Mandarinas.
En el desayuno, justo después de plantarle cara al vecino y pedirle que este año abandone sus costumbres matutinas: ya está bien de despertarnos todos los fines de semana y festivos a golpe de bricolaje y/o jardinería. ¿En qué momento el mundo comenzó a usar máquinas ruidosas para cortar, hacer volar o triturar la materia vegetal? Ya nadie utiliza tijeras de podar, escaleras o escobas. Horrible.
Ligero dolor de cabeza, no debimos bebernos anoche esas dos botellas de cava.
Más mandarinas.
Estrené año con bragas rojas, por primera vez en mi vida. Unas viejas y muy desteñidas. Pero rojas. Comimos las uvas, sin sobresaltos. Nos besamos, abrazamos a los animales, hicimos panqueques para rematar la jugada. Los teléfonos sonaron lo justo, cuatro deseos de amor verdadero: ¿en qué momento nos apeamos de la hipocresía social, del barullo de los mensajes haciendo colapsar los móviles? Ventajas de la sociopatía. Precioso silencio y soledad.
Intentamos ver Under the skin. Aguantamos exactamente trece minutos. Lo único que me gusta de Scarlett Johansson es su voz y en esa película marciana apenas habla. En los últimos tiempos, además de las habilidades sociales, estamos perdiendo la paciencia a pasos agigantados.
Hoy hace frío: mandarinas.
Salgo a correr con el perro, una hora ligera, para aliviar su exceso de energía y el mío de culpa. Trotamos veloces por los caminos que va dibujando el sol que se pone a nuestras espaldas, entre los árboles y sus alargadísimas sombras de soldados que montan guardia.

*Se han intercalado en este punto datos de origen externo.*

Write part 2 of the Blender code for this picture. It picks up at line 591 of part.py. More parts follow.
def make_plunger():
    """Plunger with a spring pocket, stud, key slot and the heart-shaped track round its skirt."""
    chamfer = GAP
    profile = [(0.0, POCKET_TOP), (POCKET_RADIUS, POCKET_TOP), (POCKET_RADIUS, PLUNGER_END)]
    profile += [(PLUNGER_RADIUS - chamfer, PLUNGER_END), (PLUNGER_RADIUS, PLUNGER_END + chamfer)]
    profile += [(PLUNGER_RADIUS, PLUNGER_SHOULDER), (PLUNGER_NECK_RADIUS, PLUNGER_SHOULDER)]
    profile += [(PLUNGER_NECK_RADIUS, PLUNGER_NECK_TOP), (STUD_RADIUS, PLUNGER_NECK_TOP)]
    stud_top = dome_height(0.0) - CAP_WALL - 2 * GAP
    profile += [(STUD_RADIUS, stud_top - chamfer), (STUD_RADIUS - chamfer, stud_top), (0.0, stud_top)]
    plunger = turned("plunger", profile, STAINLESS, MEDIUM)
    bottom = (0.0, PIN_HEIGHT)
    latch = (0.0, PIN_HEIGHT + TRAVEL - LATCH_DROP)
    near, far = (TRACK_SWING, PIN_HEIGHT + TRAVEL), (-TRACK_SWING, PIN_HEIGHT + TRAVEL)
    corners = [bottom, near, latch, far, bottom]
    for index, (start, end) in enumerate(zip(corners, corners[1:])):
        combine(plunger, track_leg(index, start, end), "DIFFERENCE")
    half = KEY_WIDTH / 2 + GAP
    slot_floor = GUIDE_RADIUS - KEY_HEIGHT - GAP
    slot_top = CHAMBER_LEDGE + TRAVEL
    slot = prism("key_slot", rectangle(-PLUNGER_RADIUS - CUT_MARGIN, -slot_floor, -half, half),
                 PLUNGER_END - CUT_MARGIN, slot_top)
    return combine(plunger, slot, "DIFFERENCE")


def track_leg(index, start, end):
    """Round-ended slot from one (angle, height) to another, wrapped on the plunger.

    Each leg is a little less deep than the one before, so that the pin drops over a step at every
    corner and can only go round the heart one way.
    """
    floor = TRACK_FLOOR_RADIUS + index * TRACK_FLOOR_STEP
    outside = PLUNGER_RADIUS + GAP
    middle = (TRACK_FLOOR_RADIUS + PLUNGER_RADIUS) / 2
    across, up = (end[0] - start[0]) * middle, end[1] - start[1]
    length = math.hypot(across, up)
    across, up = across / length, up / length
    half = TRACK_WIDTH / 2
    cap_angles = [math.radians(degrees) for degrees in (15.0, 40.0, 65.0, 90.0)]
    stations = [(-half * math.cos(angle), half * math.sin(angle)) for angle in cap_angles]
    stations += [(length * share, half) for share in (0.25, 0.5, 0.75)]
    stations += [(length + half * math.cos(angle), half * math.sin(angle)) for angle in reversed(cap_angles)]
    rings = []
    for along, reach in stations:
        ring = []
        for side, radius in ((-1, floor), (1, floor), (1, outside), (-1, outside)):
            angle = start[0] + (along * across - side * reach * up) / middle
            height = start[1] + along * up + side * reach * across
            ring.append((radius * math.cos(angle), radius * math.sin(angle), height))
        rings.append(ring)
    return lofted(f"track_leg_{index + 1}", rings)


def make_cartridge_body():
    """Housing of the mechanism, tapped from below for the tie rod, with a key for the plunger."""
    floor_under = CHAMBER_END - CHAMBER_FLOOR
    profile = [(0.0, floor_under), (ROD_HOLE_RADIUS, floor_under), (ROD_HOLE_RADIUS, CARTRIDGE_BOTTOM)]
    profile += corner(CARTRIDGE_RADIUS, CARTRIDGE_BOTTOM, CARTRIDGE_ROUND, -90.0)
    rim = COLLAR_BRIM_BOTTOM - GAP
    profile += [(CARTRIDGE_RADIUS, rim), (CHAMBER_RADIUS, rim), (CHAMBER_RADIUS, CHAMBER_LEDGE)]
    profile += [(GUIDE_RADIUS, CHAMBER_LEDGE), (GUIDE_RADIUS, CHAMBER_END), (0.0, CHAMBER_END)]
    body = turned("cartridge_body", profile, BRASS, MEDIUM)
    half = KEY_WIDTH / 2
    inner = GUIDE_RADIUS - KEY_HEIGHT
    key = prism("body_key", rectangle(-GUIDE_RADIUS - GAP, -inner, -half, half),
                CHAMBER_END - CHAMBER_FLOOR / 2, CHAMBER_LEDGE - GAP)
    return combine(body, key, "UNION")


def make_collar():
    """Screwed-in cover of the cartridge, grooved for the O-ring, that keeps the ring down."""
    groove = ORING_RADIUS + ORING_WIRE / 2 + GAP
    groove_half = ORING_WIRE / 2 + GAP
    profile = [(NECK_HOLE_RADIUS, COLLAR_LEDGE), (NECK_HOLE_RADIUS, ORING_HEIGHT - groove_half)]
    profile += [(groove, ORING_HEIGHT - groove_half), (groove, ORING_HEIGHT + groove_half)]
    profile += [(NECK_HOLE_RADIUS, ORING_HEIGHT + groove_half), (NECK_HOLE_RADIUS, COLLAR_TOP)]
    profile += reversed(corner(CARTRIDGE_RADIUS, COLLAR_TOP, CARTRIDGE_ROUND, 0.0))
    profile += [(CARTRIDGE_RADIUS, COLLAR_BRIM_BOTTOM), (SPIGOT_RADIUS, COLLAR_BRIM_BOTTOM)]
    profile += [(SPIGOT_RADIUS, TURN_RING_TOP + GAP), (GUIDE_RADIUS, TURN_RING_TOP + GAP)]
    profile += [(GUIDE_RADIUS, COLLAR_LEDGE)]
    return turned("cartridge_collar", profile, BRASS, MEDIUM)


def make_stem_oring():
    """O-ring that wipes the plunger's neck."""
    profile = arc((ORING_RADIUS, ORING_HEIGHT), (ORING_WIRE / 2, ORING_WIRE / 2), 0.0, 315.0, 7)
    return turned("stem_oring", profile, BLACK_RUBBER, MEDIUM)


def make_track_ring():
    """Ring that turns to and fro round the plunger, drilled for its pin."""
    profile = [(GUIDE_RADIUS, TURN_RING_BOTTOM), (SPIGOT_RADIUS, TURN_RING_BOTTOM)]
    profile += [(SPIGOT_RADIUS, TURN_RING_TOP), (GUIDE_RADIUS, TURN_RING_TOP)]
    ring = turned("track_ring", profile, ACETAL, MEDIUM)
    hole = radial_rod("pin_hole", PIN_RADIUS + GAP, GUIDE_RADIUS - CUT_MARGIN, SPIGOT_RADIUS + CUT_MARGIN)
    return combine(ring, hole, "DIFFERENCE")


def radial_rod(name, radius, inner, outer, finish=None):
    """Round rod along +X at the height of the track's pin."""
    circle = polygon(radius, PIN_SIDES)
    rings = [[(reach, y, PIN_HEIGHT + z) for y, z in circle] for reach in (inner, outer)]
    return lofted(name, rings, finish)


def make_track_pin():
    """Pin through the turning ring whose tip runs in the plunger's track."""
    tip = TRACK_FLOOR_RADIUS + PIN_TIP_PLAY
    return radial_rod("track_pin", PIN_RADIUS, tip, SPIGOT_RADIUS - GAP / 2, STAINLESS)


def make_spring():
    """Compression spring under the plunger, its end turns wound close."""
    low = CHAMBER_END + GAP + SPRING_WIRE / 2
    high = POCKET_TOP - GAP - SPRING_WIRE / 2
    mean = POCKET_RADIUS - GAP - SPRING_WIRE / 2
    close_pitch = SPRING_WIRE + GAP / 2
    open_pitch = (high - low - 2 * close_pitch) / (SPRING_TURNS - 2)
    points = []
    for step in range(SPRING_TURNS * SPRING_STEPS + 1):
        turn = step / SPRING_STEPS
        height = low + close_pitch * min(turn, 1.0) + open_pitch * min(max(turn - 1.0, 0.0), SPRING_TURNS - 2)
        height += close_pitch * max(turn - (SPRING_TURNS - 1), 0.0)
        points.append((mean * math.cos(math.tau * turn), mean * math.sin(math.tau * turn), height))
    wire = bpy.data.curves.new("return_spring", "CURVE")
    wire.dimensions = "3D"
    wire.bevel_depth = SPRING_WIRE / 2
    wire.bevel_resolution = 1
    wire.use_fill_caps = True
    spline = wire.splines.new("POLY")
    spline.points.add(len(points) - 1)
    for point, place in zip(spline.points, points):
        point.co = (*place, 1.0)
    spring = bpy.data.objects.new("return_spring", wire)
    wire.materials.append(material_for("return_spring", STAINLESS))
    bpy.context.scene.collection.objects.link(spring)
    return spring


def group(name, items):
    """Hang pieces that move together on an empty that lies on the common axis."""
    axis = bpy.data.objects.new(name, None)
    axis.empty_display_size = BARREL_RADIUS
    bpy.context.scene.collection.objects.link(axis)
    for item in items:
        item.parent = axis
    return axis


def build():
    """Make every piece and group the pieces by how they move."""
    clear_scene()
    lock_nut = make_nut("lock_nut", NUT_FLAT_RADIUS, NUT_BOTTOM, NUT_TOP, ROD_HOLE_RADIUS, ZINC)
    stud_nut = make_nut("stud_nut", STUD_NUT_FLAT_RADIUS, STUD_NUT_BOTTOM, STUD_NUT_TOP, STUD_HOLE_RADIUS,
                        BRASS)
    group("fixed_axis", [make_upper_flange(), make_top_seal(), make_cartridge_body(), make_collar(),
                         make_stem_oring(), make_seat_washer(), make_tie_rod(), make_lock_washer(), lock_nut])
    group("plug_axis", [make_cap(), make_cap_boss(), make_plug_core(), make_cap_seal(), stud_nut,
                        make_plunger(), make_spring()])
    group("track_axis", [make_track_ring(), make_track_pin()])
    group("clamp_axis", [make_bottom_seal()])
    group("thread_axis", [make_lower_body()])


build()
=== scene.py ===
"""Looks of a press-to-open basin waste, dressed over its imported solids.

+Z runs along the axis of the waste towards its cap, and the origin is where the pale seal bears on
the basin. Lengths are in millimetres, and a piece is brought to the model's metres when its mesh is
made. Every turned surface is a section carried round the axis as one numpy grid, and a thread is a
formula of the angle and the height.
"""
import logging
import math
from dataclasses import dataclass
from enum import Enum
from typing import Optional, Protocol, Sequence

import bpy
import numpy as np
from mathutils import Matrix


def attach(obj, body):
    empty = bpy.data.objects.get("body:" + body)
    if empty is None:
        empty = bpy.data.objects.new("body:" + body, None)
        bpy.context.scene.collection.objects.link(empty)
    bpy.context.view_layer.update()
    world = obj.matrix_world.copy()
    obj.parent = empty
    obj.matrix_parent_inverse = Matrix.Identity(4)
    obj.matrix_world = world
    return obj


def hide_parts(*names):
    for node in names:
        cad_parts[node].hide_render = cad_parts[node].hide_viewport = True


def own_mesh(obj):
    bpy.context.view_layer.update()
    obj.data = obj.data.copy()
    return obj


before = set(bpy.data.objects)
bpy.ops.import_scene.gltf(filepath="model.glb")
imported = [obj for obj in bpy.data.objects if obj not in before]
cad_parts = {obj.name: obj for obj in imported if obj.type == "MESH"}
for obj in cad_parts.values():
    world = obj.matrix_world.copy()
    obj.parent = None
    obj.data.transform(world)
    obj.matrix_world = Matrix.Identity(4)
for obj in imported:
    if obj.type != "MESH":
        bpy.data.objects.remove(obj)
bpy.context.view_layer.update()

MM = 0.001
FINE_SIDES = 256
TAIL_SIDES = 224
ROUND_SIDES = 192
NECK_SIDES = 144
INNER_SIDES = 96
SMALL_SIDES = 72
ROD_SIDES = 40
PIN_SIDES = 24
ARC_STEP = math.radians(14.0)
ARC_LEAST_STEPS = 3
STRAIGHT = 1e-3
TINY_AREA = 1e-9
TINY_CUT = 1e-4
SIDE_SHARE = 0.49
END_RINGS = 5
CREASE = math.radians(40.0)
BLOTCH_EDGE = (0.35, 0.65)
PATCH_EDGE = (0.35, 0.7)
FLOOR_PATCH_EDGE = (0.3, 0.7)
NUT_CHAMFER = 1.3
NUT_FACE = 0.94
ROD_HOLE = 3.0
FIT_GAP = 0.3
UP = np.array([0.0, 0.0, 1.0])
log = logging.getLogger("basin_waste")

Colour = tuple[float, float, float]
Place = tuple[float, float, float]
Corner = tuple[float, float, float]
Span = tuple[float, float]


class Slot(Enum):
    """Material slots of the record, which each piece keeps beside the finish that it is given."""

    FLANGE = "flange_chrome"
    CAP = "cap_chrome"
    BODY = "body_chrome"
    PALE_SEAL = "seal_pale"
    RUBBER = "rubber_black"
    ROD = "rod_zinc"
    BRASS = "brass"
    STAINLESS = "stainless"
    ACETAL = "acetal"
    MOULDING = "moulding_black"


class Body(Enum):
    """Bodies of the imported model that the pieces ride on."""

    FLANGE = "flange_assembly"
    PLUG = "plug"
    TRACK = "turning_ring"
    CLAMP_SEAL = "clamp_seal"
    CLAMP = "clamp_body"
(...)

También purgo los radiadores y aumento la presión del circuito interno de la caldera, con precaución, lo juro: ha habido un escape pero no como consecuencia de mis exageraciones.
No hago balances del año recién caducado. No ha sido el mejor de nuestras vidas, eso está claro.
Ayer pedí doce deseos a golpe de campanada, que yo recuerde también por vez primera en toda mi existencia de peladora de uvas.
Pensé en sustituirlas por gajos de mandarina, pero tuve miedo de gafar la tradición.